┌──

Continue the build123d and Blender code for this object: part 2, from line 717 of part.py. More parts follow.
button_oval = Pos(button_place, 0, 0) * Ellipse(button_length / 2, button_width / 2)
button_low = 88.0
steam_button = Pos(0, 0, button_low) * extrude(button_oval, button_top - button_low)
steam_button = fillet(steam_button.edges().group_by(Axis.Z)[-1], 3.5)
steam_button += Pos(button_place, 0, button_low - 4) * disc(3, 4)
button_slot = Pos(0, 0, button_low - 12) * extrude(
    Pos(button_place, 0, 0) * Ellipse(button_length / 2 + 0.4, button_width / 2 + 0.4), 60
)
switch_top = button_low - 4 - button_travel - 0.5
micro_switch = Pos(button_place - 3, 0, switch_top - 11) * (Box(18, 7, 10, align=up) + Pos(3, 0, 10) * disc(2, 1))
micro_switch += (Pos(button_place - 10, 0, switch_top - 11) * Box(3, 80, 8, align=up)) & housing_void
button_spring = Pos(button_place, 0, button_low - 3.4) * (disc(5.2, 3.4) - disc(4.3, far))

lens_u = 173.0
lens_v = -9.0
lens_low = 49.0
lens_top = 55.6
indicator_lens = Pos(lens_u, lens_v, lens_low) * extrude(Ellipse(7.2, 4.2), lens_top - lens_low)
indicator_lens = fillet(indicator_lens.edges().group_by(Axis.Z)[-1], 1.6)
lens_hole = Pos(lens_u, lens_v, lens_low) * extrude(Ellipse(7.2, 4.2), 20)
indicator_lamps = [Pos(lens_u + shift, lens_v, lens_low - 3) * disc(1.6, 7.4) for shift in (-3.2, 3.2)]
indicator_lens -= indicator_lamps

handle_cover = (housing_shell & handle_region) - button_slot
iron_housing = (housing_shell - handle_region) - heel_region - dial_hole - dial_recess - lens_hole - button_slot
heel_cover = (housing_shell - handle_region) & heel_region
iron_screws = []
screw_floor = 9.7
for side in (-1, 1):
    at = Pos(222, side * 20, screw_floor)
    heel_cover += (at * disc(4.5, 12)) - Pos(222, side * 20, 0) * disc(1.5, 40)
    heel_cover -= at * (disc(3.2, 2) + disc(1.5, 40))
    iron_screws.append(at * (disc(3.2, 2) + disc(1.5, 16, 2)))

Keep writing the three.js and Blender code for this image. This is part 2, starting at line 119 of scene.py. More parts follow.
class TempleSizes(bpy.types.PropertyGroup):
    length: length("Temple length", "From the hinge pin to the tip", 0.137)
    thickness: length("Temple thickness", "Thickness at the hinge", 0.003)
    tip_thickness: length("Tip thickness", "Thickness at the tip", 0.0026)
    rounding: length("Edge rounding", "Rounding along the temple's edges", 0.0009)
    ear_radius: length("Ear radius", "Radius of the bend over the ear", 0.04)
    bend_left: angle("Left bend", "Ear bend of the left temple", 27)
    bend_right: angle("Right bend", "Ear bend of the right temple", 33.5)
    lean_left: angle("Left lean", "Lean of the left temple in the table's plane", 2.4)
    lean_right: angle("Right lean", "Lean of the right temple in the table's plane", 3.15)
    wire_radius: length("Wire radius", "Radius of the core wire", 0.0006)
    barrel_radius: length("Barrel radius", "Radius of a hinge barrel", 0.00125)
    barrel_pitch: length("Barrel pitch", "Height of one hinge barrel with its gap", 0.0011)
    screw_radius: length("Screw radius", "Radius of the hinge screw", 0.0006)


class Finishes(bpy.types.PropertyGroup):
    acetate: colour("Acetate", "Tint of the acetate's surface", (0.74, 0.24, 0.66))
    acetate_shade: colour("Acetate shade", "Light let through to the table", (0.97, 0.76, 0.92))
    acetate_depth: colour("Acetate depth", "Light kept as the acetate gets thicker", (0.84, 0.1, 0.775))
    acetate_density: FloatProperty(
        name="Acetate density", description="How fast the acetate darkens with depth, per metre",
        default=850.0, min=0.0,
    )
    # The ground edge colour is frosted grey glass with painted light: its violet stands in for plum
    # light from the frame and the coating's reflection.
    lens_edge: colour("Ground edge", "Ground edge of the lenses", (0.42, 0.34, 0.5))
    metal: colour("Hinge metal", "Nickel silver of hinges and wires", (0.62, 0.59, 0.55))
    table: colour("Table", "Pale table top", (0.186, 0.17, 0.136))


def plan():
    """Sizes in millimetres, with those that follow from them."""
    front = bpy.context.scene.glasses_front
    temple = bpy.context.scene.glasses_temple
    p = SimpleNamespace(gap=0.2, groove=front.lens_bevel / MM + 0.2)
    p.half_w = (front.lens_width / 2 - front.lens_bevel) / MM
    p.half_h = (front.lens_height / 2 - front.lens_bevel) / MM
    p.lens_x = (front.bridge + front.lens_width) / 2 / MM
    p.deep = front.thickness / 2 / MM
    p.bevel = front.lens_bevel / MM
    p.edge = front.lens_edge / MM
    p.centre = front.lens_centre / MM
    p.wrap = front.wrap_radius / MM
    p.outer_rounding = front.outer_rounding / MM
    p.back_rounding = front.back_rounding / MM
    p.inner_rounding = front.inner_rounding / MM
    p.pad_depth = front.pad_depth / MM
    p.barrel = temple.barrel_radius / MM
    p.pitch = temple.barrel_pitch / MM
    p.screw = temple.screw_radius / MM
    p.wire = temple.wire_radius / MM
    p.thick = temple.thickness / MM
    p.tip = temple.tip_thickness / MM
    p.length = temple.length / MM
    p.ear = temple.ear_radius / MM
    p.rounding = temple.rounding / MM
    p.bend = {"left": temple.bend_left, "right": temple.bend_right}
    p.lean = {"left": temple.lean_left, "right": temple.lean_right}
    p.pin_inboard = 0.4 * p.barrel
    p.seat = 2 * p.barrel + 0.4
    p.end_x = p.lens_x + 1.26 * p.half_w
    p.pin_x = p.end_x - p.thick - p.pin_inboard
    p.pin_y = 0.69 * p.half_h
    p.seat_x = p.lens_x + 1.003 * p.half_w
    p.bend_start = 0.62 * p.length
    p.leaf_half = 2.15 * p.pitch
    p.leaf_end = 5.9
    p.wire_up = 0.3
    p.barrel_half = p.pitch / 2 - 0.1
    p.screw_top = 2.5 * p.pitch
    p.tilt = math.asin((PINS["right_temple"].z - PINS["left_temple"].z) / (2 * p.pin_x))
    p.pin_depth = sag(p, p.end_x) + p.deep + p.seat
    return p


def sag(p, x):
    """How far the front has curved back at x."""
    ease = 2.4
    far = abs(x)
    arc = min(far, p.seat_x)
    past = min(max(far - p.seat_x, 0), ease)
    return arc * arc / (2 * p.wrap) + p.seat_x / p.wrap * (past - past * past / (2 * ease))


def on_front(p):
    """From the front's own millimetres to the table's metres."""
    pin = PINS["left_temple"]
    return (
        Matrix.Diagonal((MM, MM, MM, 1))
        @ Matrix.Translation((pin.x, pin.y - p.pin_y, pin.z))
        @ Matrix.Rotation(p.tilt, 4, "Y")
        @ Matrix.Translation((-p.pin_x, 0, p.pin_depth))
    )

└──
┌──

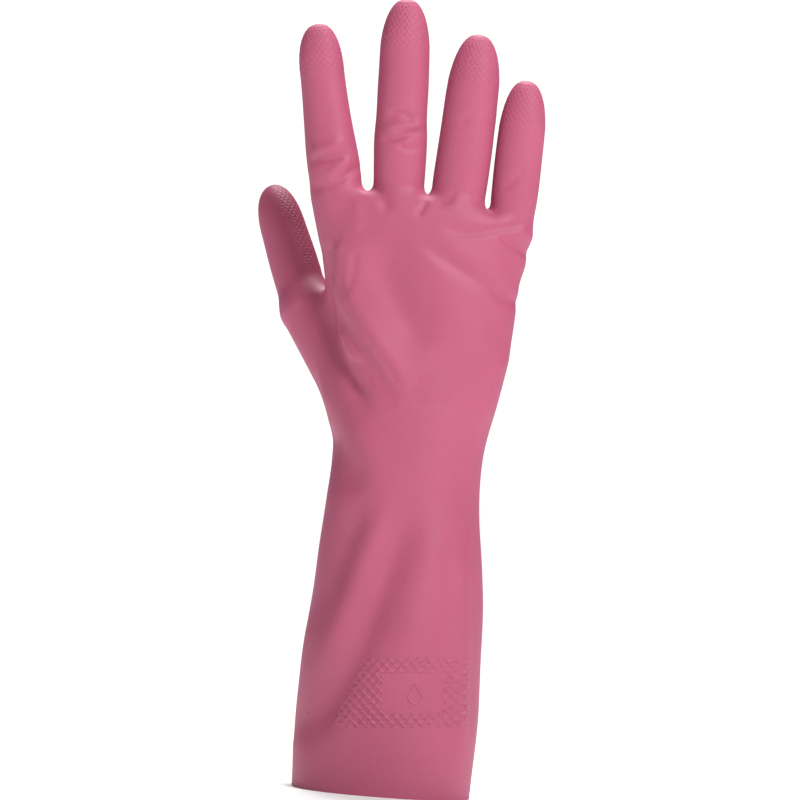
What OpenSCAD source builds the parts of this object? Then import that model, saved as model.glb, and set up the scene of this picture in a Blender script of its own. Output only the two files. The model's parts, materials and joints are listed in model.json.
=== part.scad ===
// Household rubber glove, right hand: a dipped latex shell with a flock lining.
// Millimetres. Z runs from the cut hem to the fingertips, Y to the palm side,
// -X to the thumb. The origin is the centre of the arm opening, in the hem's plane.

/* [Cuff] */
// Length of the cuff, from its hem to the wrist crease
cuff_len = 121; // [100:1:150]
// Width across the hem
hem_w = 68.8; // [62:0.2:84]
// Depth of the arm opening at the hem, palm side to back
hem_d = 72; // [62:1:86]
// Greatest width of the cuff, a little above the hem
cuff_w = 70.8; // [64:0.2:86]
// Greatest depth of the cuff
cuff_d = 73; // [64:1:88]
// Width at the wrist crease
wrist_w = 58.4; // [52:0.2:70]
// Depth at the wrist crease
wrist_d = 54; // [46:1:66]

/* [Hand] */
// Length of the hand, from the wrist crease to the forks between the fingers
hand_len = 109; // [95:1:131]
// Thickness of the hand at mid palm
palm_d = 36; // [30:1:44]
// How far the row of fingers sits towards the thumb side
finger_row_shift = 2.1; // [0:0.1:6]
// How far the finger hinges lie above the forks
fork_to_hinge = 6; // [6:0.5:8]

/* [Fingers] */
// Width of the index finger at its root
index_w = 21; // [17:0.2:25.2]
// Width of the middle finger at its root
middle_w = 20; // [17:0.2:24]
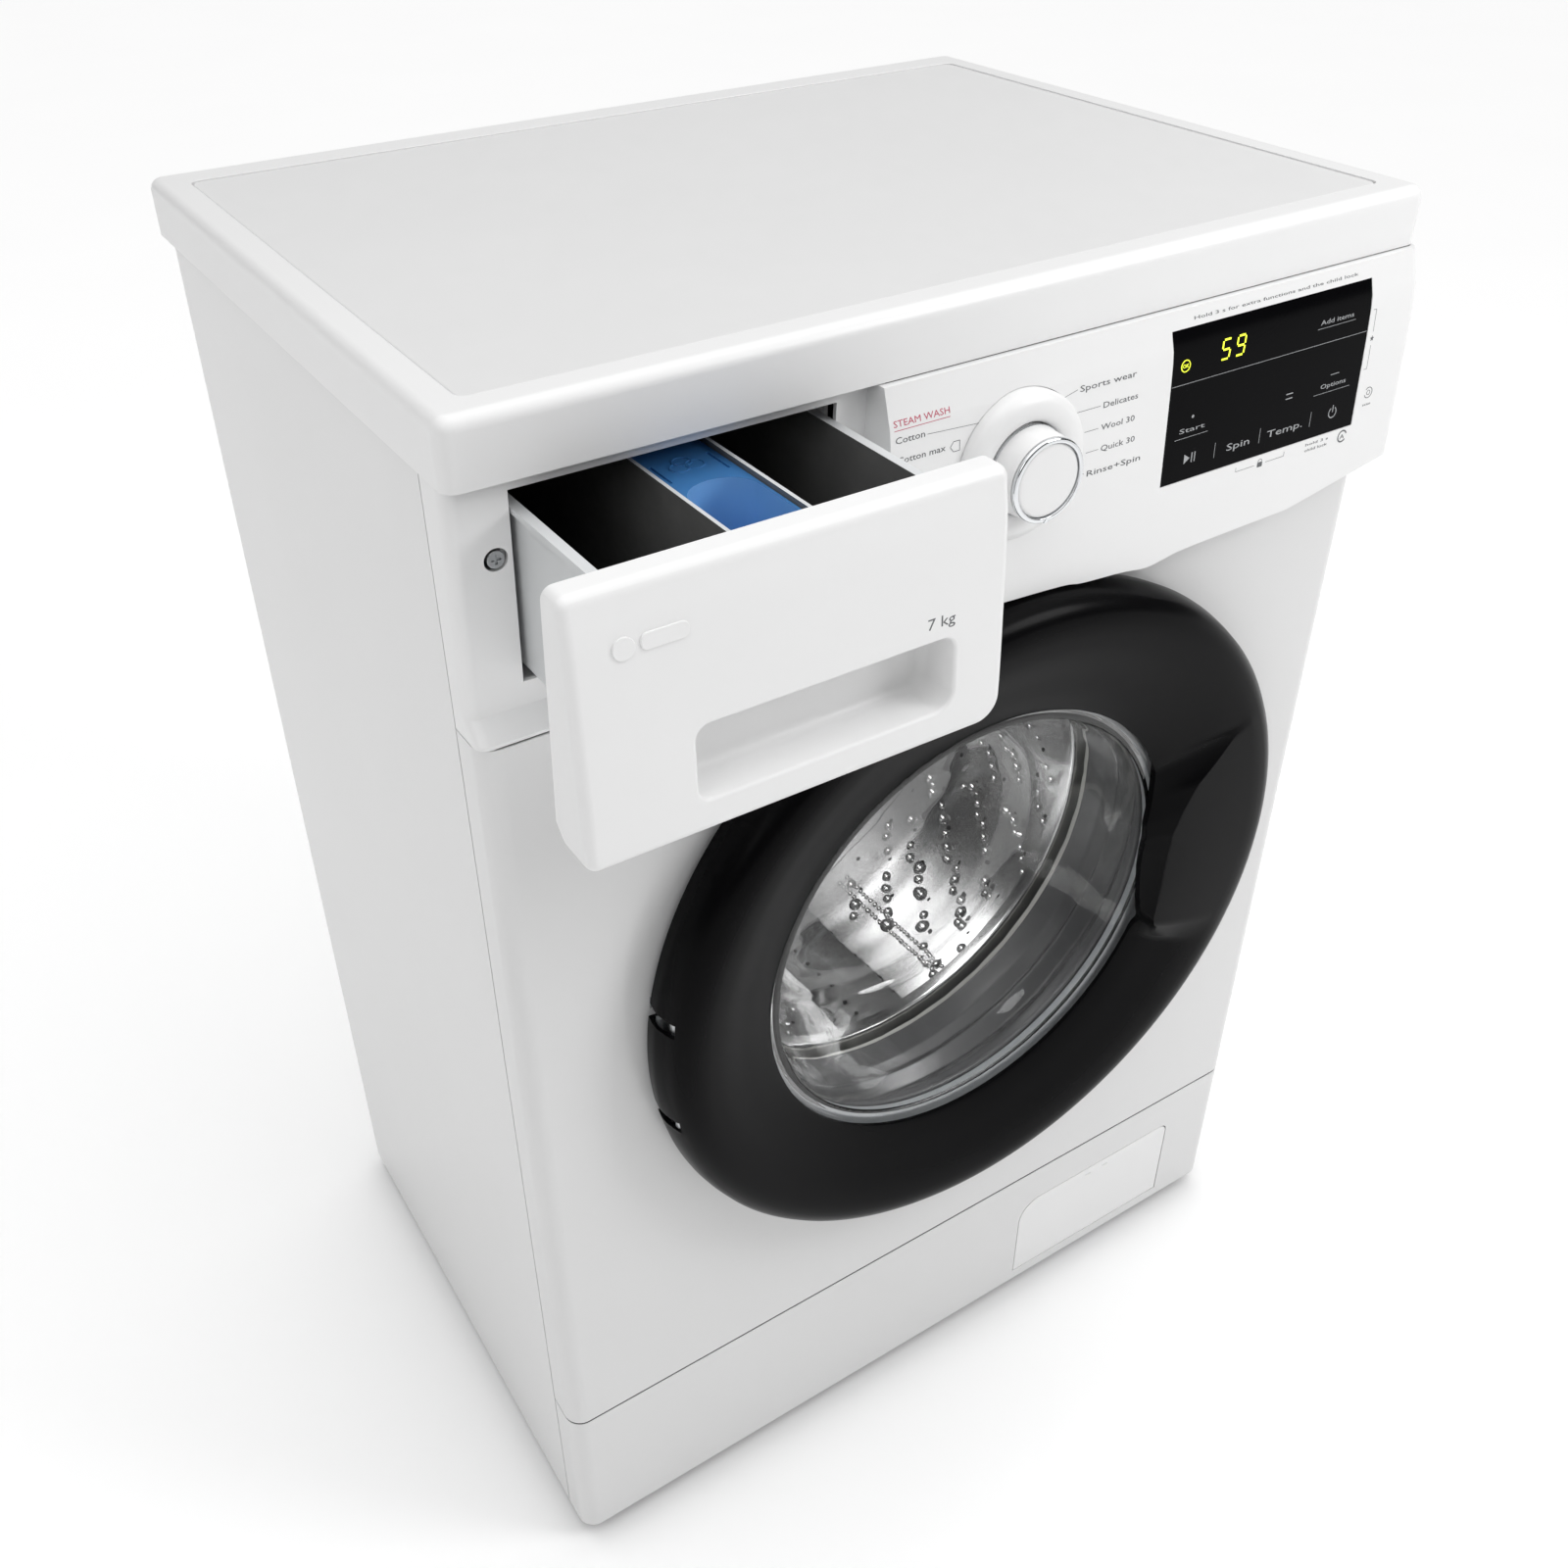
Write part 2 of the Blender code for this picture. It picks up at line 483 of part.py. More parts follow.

└──
┌──

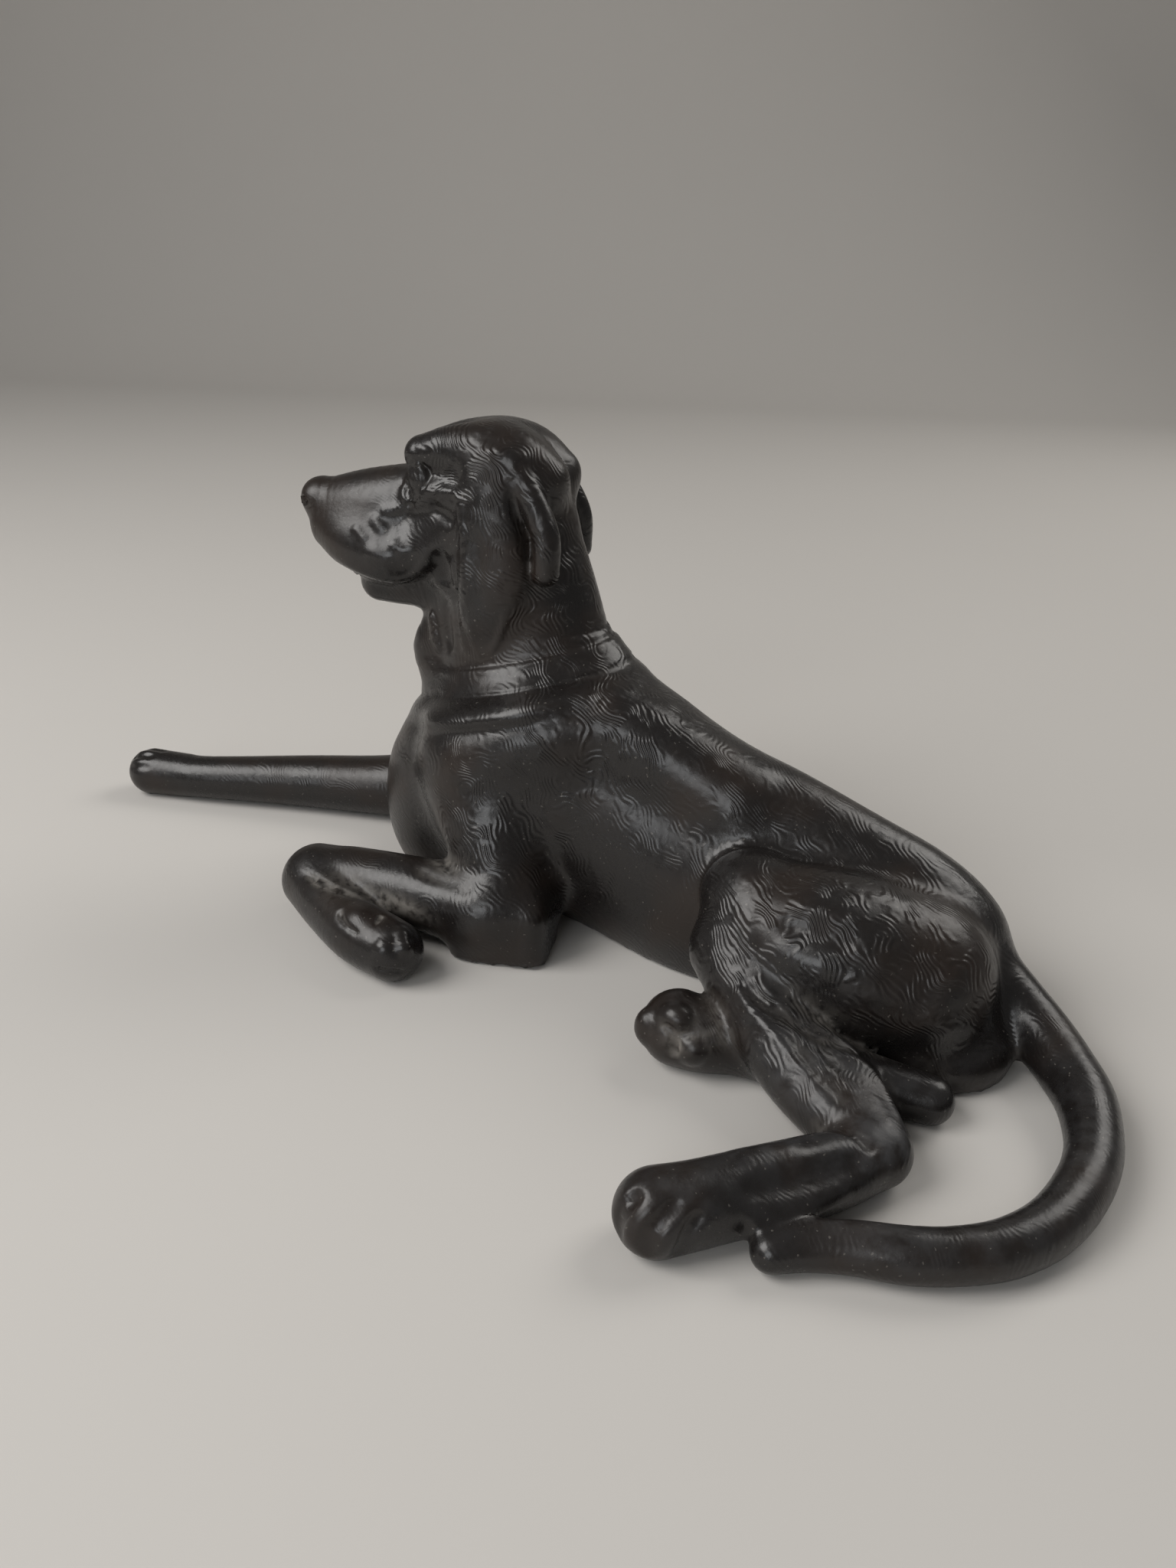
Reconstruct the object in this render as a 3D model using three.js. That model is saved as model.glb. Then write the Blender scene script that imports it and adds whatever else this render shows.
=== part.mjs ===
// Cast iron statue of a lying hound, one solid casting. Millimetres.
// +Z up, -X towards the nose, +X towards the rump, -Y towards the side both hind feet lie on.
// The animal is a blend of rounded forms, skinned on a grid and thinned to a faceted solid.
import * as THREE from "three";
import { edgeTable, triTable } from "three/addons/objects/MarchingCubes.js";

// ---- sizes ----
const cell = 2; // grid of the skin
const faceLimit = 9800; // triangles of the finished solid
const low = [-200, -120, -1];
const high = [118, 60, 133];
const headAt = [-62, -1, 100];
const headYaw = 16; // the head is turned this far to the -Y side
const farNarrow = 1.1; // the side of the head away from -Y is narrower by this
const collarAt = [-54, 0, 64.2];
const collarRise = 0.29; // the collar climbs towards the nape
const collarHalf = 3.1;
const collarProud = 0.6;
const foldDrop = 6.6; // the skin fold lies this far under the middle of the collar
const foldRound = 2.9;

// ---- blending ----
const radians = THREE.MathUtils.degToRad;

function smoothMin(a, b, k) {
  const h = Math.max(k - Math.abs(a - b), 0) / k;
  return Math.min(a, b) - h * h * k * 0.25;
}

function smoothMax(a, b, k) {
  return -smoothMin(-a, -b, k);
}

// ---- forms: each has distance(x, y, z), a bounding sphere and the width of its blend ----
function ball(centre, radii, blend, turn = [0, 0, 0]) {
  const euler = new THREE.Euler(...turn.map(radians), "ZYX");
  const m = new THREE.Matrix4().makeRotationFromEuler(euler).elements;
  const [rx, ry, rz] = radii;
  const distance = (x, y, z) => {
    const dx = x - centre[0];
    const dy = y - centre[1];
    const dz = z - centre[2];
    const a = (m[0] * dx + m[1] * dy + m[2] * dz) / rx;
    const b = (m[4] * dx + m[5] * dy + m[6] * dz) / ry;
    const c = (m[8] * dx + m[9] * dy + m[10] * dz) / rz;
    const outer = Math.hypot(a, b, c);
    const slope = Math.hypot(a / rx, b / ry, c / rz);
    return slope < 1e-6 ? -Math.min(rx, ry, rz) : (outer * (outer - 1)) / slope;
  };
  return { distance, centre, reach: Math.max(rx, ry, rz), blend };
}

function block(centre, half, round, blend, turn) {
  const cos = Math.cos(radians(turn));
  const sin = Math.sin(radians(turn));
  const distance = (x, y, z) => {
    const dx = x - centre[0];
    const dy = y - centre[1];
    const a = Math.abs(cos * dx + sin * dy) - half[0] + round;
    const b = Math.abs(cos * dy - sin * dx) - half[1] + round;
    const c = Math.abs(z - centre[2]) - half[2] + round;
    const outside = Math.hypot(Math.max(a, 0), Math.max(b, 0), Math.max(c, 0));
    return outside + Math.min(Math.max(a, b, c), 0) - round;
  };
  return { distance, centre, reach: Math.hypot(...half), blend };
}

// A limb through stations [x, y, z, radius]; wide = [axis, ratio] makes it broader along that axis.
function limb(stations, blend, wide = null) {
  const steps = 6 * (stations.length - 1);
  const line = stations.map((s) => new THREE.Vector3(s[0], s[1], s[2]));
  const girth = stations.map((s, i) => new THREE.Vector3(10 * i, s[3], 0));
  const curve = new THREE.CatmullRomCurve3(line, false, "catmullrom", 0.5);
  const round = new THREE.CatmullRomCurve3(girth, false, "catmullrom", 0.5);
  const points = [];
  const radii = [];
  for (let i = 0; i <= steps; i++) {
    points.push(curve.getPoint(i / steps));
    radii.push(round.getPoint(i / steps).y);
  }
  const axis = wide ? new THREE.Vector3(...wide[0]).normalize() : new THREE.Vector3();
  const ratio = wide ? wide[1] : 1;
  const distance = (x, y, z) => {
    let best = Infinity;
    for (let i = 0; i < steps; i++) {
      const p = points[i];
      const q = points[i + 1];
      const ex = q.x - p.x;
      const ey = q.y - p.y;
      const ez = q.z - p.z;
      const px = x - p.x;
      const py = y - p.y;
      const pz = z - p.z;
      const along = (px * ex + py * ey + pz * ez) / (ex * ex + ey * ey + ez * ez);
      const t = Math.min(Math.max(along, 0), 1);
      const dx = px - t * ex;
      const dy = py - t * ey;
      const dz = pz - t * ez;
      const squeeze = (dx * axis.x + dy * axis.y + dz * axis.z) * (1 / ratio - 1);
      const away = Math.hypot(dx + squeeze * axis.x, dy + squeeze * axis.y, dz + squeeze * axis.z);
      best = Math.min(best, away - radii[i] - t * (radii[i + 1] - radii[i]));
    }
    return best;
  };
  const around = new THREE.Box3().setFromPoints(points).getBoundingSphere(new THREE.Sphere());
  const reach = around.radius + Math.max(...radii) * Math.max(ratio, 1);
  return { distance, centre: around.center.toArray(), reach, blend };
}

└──

# Aim of the task
From the entries above, copy every line that holds the word "parts".

# Response to this task
Continue the build123d and Blender code for this object: part 2, from line 717 of part.py. More parts follow.
Keep writing the three.js and Blender code for this image. This is part 2, starting at line 119 of scene.py. More parts follow.
What OpenSCAD source builds the parts of this object? Then import that model, saved as model.glb, and set up the scene of this picture in a Blender script of its own. Output only the two files. The model's parts, materials and joints are listed in model.json.
Write part 2 of the Blender code for this picture. It picks up at line 483 of part.py. More parts follow.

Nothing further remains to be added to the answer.